Será muito difícil compreendermos que nada se explica pelo simples fato de ser? Tudo tem o seu motivo, a sua razão, e busca-la além de ser um desafio é um combustível para nossas vidas: arregaçar as mangas pode ser uma tarefa que incomoda, mas nos prepara para novas aventuras, novas respostas nos dão novas luzes, abre nossos olhos. Respiramos um ar mais puro quando encontramos as respostas que buscamos e nos sentimos aliviados quando chegamos na culminância de nossas lutas diárias, coroadas com a vitória. Questionar e obter a resposta é beber do néctar dos deuses, é sentir-se quase um semideus.
É preciso que ser ousada. É por isso que fujo dessa monotonia, porque ouso sair da zona de conforto que os dias de pasmaceira me trazem. Gosto de me posicionar nos extremos, como se os binômios paradoxais fossem perfeitos e convivessem em harmonia em minha personalidade. Comigo é sempre na base do tudo ou nada, oito ou oitenta, ame ou odeie. Em minha escala de sentimentos coloco-me sempre na melhor das opções e quem perde não é quem opta pela distância, pelo meu nada, mas quem se desgasta tentando ficar no meio, tentando achar um equilíbrio que não existe.
Gosto da corda bamba das decisões. Escolher entre um caminho e outro me consome tempo, me invade as noites e causa insônia, mas a certeza de fazer a escolha é minha busca constante e gosto do desafio de me equilibrar lá nessa louca corda bamba sem rede e sem caminho de volta que é a vida.
Não acredito nas coincidências. É fazer pouco caso demais da vida. Acredito em circunstâncias que nos levam a tomar algumas ações seja porque somos experientes, seja porque não somos.
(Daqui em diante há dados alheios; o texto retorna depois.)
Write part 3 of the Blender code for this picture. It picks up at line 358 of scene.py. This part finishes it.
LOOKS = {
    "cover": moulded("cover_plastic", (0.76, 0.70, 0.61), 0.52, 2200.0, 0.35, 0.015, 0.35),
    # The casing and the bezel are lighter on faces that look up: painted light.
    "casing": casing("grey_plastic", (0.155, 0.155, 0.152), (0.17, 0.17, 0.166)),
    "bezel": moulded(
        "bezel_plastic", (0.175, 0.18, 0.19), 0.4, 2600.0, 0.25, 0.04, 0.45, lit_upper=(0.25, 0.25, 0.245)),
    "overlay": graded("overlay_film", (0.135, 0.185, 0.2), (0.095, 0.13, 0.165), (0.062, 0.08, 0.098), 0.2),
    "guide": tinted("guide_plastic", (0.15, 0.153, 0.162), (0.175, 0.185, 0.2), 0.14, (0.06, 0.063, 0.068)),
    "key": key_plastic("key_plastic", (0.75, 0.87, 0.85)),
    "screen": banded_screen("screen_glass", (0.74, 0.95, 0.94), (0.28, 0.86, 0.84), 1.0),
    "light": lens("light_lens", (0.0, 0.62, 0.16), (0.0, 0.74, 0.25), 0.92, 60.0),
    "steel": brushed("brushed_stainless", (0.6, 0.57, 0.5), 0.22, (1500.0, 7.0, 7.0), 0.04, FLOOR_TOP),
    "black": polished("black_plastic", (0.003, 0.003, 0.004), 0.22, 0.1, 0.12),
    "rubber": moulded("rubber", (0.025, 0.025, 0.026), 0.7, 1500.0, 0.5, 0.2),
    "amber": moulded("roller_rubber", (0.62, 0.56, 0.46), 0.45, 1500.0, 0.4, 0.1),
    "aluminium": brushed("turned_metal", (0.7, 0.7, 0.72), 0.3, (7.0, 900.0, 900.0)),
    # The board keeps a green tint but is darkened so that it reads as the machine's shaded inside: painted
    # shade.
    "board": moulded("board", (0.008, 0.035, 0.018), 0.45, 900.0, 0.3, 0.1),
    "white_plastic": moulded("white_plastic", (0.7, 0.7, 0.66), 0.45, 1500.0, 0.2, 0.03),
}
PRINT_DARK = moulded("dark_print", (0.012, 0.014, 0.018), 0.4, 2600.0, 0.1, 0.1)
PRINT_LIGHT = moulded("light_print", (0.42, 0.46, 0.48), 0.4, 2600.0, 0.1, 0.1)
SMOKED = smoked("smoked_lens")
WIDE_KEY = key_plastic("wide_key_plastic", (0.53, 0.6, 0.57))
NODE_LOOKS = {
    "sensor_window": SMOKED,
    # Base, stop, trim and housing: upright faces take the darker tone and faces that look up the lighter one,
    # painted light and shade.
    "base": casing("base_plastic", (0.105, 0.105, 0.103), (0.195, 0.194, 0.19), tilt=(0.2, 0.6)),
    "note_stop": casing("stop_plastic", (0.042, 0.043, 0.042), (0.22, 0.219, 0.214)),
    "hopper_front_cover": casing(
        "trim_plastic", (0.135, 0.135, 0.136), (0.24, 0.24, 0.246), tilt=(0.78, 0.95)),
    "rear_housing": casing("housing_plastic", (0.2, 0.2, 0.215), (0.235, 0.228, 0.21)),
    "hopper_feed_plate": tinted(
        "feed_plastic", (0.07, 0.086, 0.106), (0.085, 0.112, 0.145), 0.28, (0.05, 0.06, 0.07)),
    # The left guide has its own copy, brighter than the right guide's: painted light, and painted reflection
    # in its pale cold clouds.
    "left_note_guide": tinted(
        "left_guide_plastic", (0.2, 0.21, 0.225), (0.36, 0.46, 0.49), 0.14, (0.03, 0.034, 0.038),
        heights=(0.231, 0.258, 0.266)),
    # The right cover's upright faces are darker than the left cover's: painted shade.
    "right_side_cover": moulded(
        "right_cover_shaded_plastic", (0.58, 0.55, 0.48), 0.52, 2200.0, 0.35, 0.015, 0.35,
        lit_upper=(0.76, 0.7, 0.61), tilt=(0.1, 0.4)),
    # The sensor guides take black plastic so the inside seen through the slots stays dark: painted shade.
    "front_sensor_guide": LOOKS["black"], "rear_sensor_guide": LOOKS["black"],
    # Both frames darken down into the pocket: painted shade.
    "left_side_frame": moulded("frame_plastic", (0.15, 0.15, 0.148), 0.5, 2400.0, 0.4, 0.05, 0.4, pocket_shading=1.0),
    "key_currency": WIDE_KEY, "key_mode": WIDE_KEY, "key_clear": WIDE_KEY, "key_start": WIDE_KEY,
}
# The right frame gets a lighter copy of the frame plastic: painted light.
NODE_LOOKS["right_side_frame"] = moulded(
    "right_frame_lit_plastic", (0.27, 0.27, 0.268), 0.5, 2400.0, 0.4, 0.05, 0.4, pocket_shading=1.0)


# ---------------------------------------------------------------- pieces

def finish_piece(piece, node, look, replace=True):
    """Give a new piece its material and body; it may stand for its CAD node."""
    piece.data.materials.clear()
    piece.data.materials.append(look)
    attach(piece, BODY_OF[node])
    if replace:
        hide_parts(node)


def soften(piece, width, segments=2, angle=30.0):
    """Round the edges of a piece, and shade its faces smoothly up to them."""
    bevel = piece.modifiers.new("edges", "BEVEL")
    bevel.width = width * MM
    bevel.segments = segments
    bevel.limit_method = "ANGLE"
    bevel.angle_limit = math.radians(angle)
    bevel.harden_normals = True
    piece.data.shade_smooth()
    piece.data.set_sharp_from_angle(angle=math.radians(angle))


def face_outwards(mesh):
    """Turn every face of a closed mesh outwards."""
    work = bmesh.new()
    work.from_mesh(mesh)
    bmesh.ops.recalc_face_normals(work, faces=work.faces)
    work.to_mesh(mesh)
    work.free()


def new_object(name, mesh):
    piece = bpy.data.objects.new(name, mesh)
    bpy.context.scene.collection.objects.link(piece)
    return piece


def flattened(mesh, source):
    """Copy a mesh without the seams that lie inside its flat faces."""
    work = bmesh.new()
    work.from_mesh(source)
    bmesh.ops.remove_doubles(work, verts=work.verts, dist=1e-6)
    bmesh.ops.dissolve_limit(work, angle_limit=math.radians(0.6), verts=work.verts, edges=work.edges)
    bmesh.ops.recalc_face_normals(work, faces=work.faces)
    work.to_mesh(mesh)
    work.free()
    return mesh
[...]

Essa coisa de destino é um pouco alheia para mim. Não adianta ficar no sofá que os nós não vão se desfazer sozinhos. Meus livros não entrarão por osmose em minha cabeça, o dinheiro não vai multiplicar seus dígitos em minha conta bancária. O destino pode existir, mas ele depende em grande parte da minha ação para se concretizar, bem ao estilo do poeta, pois é caminhando que se faz o caminho.
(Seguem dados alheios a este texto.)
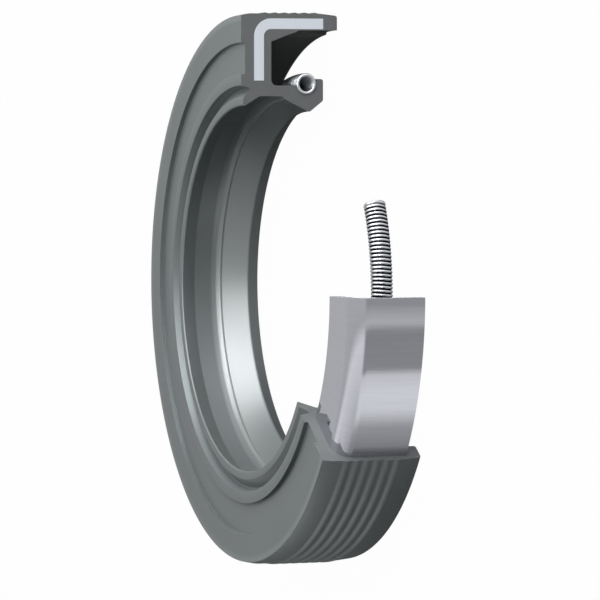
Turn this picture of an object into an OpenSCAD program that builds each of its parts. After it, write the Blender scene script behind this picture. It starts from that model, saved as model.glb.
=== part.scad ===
// Radial shaft seal with a rubber-covered case and a garter spring, cut away to show its section.
// The ring lies flat. Its axis is Z, the rear end (oil side) is at z = 0 and the front (air side) is up.
// Angles run counterclockwise from +X, seen from the front.

/* [Fit] */
// Diameter of the shaft that the main lip seals on
shaft_d = 35; // [32:0.5:40]
// Bore of the housing that the covered outside is pressed into
housing_d = 52; // [49:0.5:60]
// Width from the rear end to the front face
seal_w = 9.72; // [9.2:0.02:14]
// How much larger than the housing bore the wave crests are, across the diameter
press_oversize = 0.26; // [0.1:0.02:0.5]
// How much smaller than the shaft the free main lip is, across the diameter
lip_preload = 1.5; // [1:0.1:2.2]
// How much smaller than the shaft the free dust lip is, across the diameter
dust_preload = 0.44; // [0:0.02:0.8]

/* [Cutaway] */
// Angle of the cut that goes through all three pieces
cut_start = 90; // [0:5:180]
// Arc of rubber that is left
rubber_arc = 235; // [120:1:330]
// Arc of steel case that is left
case_arc = 270; // [120:1:330]
// Arc of spring that is left
spring_arc = 295; // [120:1:350]

/* [Steel case] */
// Thickness of the steel sheet
sheet_t = 1; // [0.7:0.05:1.2]
// Radius on the inside of the bend
bend_r = 0.7; // [0.3:0.05:1]

/* [Rubber cover] */
// Rubber in front of the case flange
front_cover = 1.3; // [0.9:0.05:1.6]
// Rubber behind the case flange
back_cover = 0.74; // [0.5:0.02:1]
// Rubber over the outside of the case, up to the wave crests
od_cover = 0.56; // [0.4:0.02:0.9]
// Rubber coat on the inside of the case
coat_t = 0.4; // [0.3:0.02:0.6]
// Rubber past the free end of the case
rear_cover = 1.41; // [1:0.05:2]
// Rubber between the inner edge of the flange and the outside of the waist
edge_cover = 0.47; // [0.3:0.02:0.8]
// How far the slope behind the flange stands in from the coat
slope_rise = 0.79; // [0.4:0.05:1.2]
// Length of that slope along the axis
slope_w = 2.1; // [1:0.1:2.6]
// Arc of the mould-pin notch in the coat, from the cut
notch_arc = 6.4; // [3:0.2:12]
// Depth of that notch, which leaves a thin skin on the case
notch_depth = 0.29; // [0.1:0.01:0.29]
// Slope of the front end of that notch
notch_angle = 24; // [20:1:40]
// Distance from the wall behind the flange to where the notch has its full depth
notch_reach = 2.87; // [2.5:0.01:3.5]

/* [Waves] */
// Number of wave crests around the outside
wave_count = 6; // [3:1:6]
// Distance from crest to crest
wave_pitch = 1; // [0.7:0.05:1]
// Height of a crest above the valley beside it
wave_h = 0.09; // [0.04:0.01:0.12]
// Distance of the first crest from the front face
first_wave = 2.42; // [1.9:0.02:2.6]
// Length of the lead-in bevel at the front
front_bevel_w = 0.9; // [0.5:0.05:1.2]
// Drop of the lead-in bevel at the front
front_bevel_drop = 0.17; // [0.05:0.01:0.4]
// Length of the lead-in bevel at the rear
rear_bevel_w = 1.75; // [1:0.05:1.75]
// Drop of the lead-in bevel at the rear
rear_bevel_drop = 0.2; // [0.05:0.01:0.4]
// Radius of the corners at the rear end
rear_corner_r = 0.24; // [0.1:0.02:0.4]

/* [Front face] */
// Depth of the ring-shaped recess
recess_depth = 0.39; // [0.1:0.01:0.6]
// Width of the rim inside the recess
inner_rim_w = 1.09; // [0.6:0.01:1.6]
// Width of the rim outside the recess
outer_rim_w = 2.6; // [1.5:0.05:3.5]

/* [Main lip] */
// Distance of the lip edge from the front face
lip_depth = 6.9; // [6.6:0.05:8]
// Width of the worn-in land on the lip edge
lip_land = 0.16; // [0.06:0.02:0.3]
// Slope of the lip on the air side
air_angle = 26; // [22:1:32]
// Slope of the lip on the oil side
oil_angle = 38; // [34:1:50]
// Height of the underside of the waist above the lip edge
waist_rise = 1.45; // [1.3:0.05:1.8]
// Thickness of the waist that lets the lip flex
waist_t = 1.02; // [0.8:0.02:1.3]
// Radius where the waist joins the flange
waist_r = 0.55; // [0.2:0.05:0.6]
// Radius of the corner between the dust lip and the underside of the waist
under_corner_r = 0.3; // [0.1:0.05:0.4]
// Height of the step at the throat, where the waist turns into the lip
throat_rise = 0.29; // [0.1:0.01:0.4]
// Steepest slope of that step
throat_angle = 52; // [40:1:60]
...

Sou uma fugitiva confessa! Ando fugindo das peças que o tal destino – se é que existe – pode me pregar. Ando fugindo de todo o descontrole que sinto ao ser pega de surpresa. Estou fugindo de quaisquer pares de olhos que se ponham a me observar de perto e fujo de quem não se deixa observar pelos meus olhos de cedro, arcas sagradas guardiãs de meus segredos. Os meus olhos foram feitos para olhar, para descobrir, desvendar e se tentam desvenda-los me desfaço em timidez, porque quando o véu que os cobre cai, o que se vê não é o castanho de minhas íris, mas as profundezas de meu ser, o meu mundo que eu chamo coração.